Historically, the statutes of some states in the United States attempted to define the term "kosher", and make it a felony to sell a product which was called kosher if, in general, it was not processed in accordance with the Jewish religion. However, challenges were made to such laws on the basis that they appear to be establishment of a religious practice by the states in question, which would constitute a violation of the constitutional rule that there should be no law respecting an establishment of religion.

Although earlier courts upheld some of these laws, courts have since determined that the laws would establish religious practice, and therefore struck the laws down; opponents of this decision had attempted to argue that kashrut was simply a set of standards for food preparation, and therefore there would be no difference between labelling something as kashrut and labelling it as low-sodium, high-fiber, pasteurised, calcium-enriched, or "contains no cholesterol".

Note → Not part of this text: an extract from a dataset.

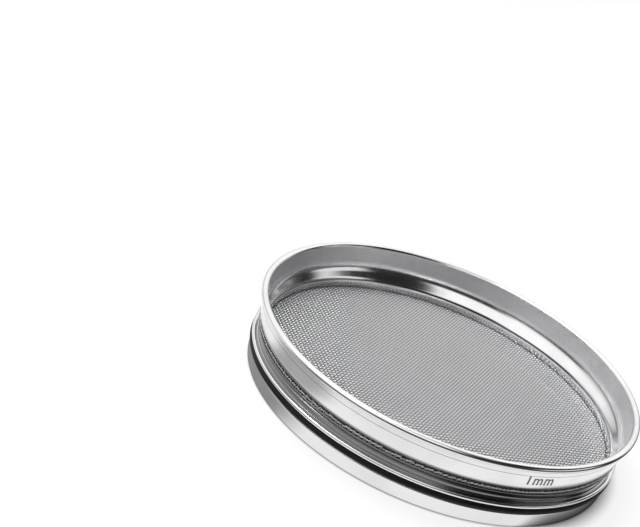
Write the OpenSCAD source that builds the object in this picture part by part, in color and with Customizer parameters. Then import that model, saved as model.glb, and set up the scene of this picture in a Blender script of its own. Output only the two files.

The legal rulings include:
- The ordinance of Baltimore City which created a kosher law being found to be unconstitutional
- New Jersey's kosher laws being found to violate the establishment clauses of both the New Jersey state constitution and the First Amendment.  The opinion was affirmed by the New Jersey Supreme Court in which it found that the State's use of "Orthodox Jewish law" as a basis for the definition of kosher was an adoption of substantive religious standards which violated the state and federal constitutions.  The State's response was to create a new law which avoids any definition of a what is or is not "kosher". Instead, businesses which claim to be kosher must provide details about what they mean by "kosher", and the State will check to ensure that this standard is adhered to. For example, kosher restaurants must display a poster on which they display the name of their rabbinic certifier, how often he inspects the establishment, whether or not he requires all ingredients to be kosher-supervised, and so on.  In this manner, government enforcement becomes a consumer-protection issue, and avoids the problems of advancing any particular religious view.
- The United States Court of Appeals for the Second Circuit finding that the challenged provisions of New York's Kosher Fraud law "on their face violate the Establishment Clause because they excessively entangle the State of New York with religion and impermissibly advance Orthodox Judaism". The Supreme Court refused to hear the case, and denied certiorari. The statute has since been revised and a new statute, The McKinney's Agriculture and Markets Law Sec. 201-a, has since been passed. Under the new law, the state merely maintains a database of certification organizations and products.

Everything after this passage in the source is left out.